■ EXERCISE REQUIREMENTS
Up to and including the line that contains "a ribbon handle.", write out each line of the material from its first line, exactly.

■ DATA

= = = =

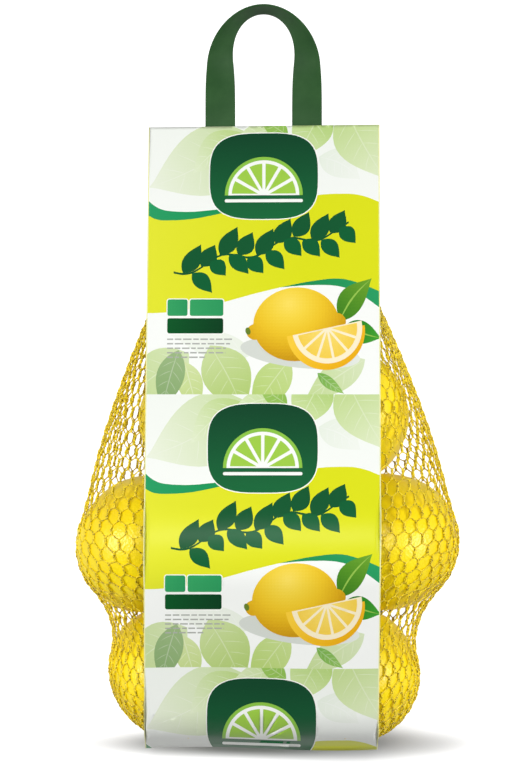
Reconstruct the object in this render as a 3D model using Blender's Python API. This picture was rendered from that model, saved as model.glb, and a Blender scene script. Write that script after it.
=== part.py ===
"""Net of lemons: a knitted net tube with seven lemons, held between two film bands, with a ribbon handle.

The pack lies on its back with its front up. +Y runs towards the handle, +Z is up, and the back
film band rests on z = 0. All lengths are in metres. The net and the fruit in it are one solid, net_bag:
the skin that a stretched net makes over the fruit.
"""

import math

import bpy
import numpy as np

# Sheets and clearances
FILM = 0.0004                 # thickness of each film band
SKIN = 0.0010                 # thickness of the knitted net over the fruit
GAP = 0.0003                  # air kept between neighbouring solids
BAND_CLEARANCE = 0.0007       # air between net and front band, whose facets cut inside its curve

# Fruit: seven lemons of one size, six on the back band round a raised one
LEMON_RADIUS = 0.0298
LEMON_FLOOR = FILM + GAP + SKIN + LEMON_RADIUS
LEMONS = (
    # x, y, rise above the others
    (-0.0267, -0.0174, 0.0),
    (0.0309, -0.0157, 0.0),
    (-0.0523, -0.0720, 0.0120),
    (0.0517, -0.0720, 0.0),
    (-0.0385, -0.1280, 0.0),
    (0.0345, -0.1287, 0.0),
    (0.0025, -0.0730, 0.0355),
)

# Net: from the flat bottom seam to the gathered neck under the top seal
SEAM_Y = -0.1595
SEAM_Z = 0.0230
SEAM_HALF_WIDTH = 0.0440
NECK_Y = 0.0970
NECK_HALF_WIDTH = 0.0085
NECK_HALF_DEPTH = 0.0022
END_HALF_DEPTH = 0.0008       # the seam is pressed flat
NET_CENTRE_X = -0.0020
RINGS = 62
RING_CROWDING = 0.65          # 0 spaces the rings evenly, 1 crowds them most towards the two ends
COLUMNS = 44
RELAX_PASSES = 2000
HOOP_TENSION = 0.32           # pull round the fruit, against 1 along the bag
HOOP_FADE = (-0.09, -0.04)    # where that pull fades out, as the net narrows to its neck
SIDE_SPREAD = 0.000028        # sideways push of the loose net that the two bands press flat
START_HALF_WIDTH = 0.0950     # the slack tube before it tightens
START_HALF_DEPTH = 0.0620
START_Z = 0.0560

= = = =

■ RESPONSE
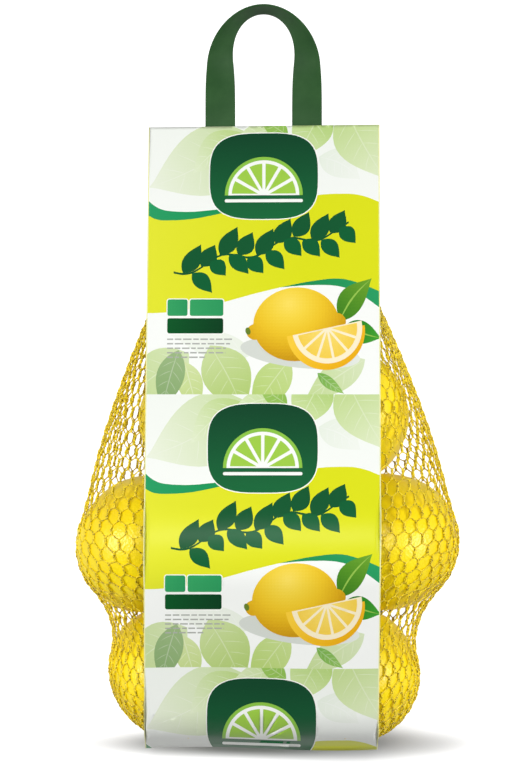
Reconstruct the object in this render as a 3D model using Blender's Python API. This picture was rendered from that model, saved as model.glb, and a Blender scene script. Write that script after it.
=== part.py ===
"""Net of lemons: a knitted net tube with seven lemons, held between two film bands, with a ribbon handle.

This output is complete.